St. Louis University Tobacco Prevention Center Wins National Championship in Most Ridiculous Secondhand Smoke Claim Tournament

The St. Louis University Tobacco Prevention Center had the audacity to claim that Plutonium 210 - which does not exist anywhere in the known universe - is present in secondhand smoke. This claim was made in correction of an earlier claim that secondhand smoke contains asbestos. For this, the St. Louis University Tobacco Prevention Center is today being crowned the winner of the Most Ridiculous Secondhand Smoke Health Claim Tournament.

The winning claim is: "Arsenic, benzene, carbon monoxide, Plutonium 210 and a host of other poisons are in secondhand smoke."

It takes persistence and determination to win tournaments and the St. Louis University Tobacco Prevention Center certainly seemed determined to make a claim that would knock the socks off of the public. First, it claimed that secondhand smoke contains asbestos. Then, when that claim was debunked, it retracted the asbestos but instead, stated that secondhand smoke contains plutonium.

To the best of my knowledge, there was no further retraction of the plutonium claim. Apparently, the St. Louis University Tobacco Prevention Center stands by its claim that secondhand smoke contains plutonium.

Second place in the tournament goes to another Missouri group - Smokefree Air for Everyone - which claimed that just 20 seconds of secondhand smoke exposure can cause a stroke in an otherwise healthy person.

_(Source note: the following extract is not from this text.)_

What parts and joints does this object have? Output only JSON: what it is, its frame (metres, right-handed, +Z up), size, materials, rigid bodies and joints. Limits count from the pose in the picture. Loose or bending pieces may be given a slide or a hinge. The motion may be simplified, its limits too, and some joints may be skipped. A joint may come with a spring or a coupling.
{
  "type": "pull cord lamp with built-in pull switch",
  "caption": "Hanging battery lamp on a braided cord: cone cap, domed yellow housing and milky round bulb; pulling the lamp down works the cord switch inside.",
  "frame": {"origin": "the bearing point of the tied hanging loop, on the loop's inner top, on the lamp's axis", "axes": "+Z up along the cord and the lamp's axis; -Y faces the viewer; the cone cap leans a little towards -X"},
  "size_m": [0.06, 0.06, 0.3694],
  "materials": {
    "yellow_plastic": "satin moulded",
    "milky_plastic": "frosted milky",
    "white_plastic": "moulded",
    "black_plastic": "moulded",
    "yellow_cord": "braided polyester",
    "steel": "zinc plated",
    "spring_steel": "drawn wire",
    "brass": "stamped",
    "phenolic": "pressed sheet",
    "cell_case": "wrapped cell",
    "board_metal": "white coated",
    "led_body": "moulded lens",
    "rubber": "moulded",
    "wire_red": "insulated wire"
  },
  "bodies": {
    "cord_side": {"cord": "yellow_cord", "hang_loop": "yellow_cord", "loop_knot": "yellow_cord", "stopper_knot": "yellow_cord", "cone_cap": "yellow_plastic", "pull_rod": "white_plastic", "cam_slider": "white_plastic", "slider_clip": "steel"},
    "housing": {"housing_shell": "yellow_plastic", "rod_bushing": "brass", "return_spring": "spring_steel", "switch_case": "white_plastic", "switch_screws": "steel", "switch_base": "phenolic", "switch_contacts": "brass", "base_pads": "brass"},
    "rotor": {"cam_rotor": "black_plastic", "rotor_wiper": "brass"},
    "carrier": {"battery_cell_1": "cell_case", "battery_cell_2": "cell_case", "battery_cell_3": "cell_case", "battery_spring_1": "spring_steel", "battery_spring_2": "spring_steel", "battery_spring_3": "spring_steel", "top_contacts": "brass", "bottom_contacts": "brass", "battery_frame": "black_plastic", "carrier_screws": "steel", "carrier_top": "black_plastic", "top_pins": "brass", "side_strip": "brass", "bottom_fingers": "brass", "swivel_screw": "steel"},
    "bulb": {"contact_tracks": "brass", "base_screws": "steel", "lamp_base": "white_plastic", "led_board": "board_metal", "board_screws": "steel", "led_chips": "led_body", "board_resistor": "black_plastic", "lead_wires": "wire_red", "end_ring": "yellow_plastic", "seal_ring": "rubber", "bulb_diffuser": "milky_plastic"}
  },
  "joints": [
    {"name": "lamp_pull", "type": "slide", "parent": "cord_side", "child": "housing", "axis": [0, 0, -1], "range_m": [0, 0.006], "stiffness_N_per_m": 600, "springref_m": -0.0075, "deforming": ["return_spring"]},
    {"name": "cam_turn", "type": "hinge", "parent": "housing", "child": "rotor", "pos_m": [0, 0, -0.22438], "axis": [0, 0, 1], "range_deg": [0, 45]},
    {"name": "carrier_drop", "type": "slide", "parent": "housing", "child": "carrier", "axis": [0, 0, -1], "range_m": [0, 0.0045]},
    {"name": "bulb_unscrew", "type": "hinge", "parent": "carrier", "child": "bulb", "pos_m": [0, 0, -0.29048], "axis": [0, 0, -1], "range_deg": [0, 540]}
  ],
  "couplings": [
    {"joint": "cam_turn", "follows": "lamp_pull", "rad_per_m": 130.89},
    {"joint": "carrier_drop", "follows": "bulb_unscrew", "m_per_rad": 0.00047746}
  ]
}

The runner-up claim is: "After 20 minutes, blood platelets look like a pack-a-day smoker's, making your blood "sticky" and contributing to stroke causing blood clots."

The Rest of the Story

A critical reason why these organizations did so well in the tournament is that they did not retract these absurd claims. You don't get rewarded for simply making a mistake. Anyone can make a mistake. What you are rewarded for here is making the mistake but failing to correct it. This is especially impressive because both of the web pages with these fallacious claims are still active and accessible, and thus the public is still reading this inaccurate information.

As a public health practitioner, I believe that there is a responsibility of tobacco control groups to accurately communicate science to the public. I also believe it is unnecessary to exaggerate or distort the truth because the known chronic effects of secondhand smoke should be enough. But if tobacco control groups continue to misrepresent the science, the credibility of the anti-smoking movement will be threatened. My hope, through this tournament, is to restore the tobacco control movement by highlighting the questionable tactics being used, holding the organizations accountable to the public, and putting pressure on the relevant organizations to correct their actions.

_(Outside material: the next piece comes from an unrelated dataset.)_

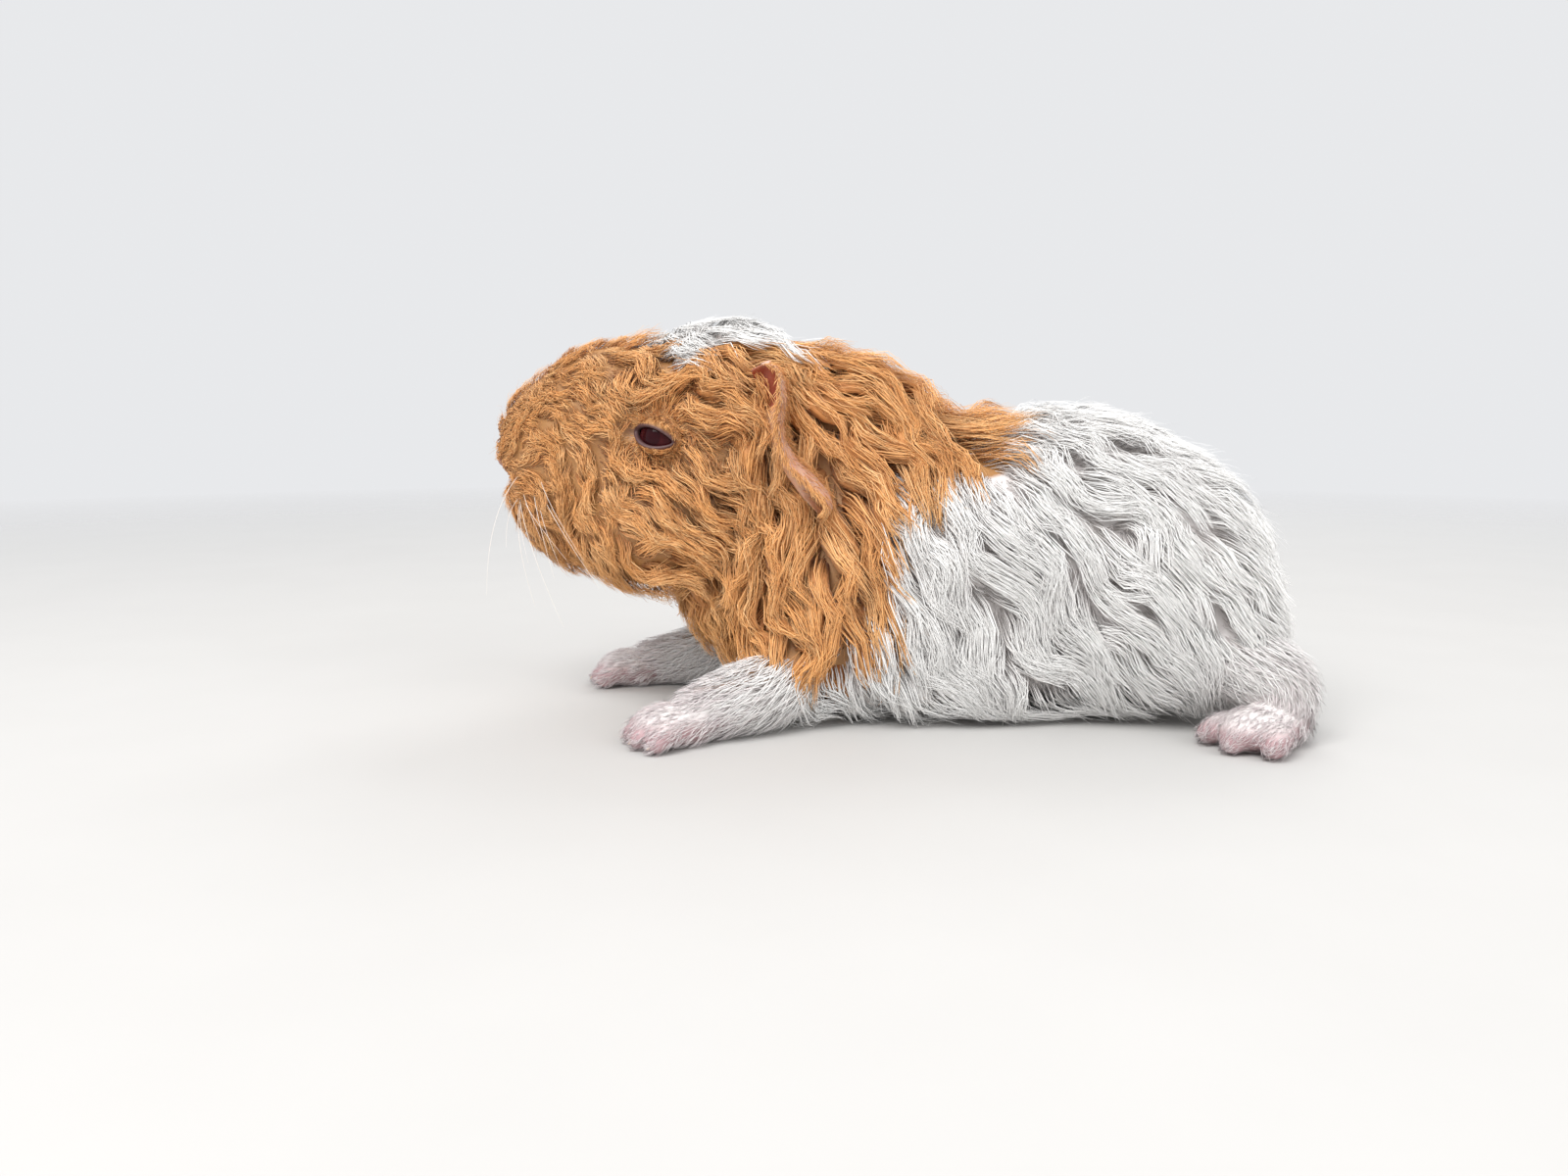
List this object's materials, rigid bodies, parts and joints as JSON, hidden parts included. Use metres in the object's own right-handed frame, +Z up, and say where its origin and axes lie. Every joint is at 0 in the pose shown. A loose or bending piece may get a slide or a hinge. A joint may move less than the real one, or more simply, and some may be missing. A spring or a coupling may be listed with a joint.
{
  "type": "merino guinea pig pup",
  "caption": "Still life-size guinea pig pup standing on all fours with its head raised, blunt muzzle, drooping ears, wavy golden coat on head and shoulders and white body.",
  "frame": {"origin": "centre of the bounding box in plan, on the floor under the soles", "axes": "+X along the body from the nose towards the rump, so the nose points along -X; +Z up; the animal's left side faces -Y"},
  "size_m": [0.1319, 0.078, 0.0653],
  "materials": {
    "gold_coat": "soft wavy hair, golden buff",
    "white_coat": "soft wavy hair, white",
    "pink_skin": "bare skin with fine down, satin",
    "eye": "wet gloss, very dark ruby brown",
    "claw": "translucent horn, pale"
  },
  "bodies": {
    "root": {"head": "gold_coat", "neck": "gold_coat", "torso": "white_coat", "ear_left": "pink_skin", "ear_right": "pink_skin", "eye_left": "eye", "eye_right": "eye", "foreleg_left": "white_coat", "forepaw_left": "white_coat", "foreclaw_left_1": "claw", "foreclaw_left_2": "claw", "foreclaw_left_3": "claw", "foreclaw_left_4": "claw", "foreleg_right": "white_coat", "forepaw_right": "white_coat", "foreclaw_right_1": "claw", "foreclaw_right_2": "claw", "foreclaw_right_3": "claw", "foreclaw_right_4": "claw", "hindleg_left": "white_coat", "hindpaw_left": "white_coat", "hindclaw_left_1": "claw", "hindclaw_left_2": "claw", "hindclaw_left_3": "claw", "hindleg_right": "white_coat", "hindpaw_right": "white_coat", "hindclaw_right_1": "claw", "hindclaw_right_2": "claw", "hindclaw_right_3": "claw"}
  },
  "joints": []
}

If all goes well, there will not be a need for a 2009 Tournament. However, based on the response I have received thus far from anti-smoking groups whose claims I have questioned, there is no reason to believe that things will go well. Instead of responding substantively and defending or correcting the claims, most of the groups have instead attacked me.

Somehow, I have a feeling that there will be plenty of entries for the 2009 Tournament.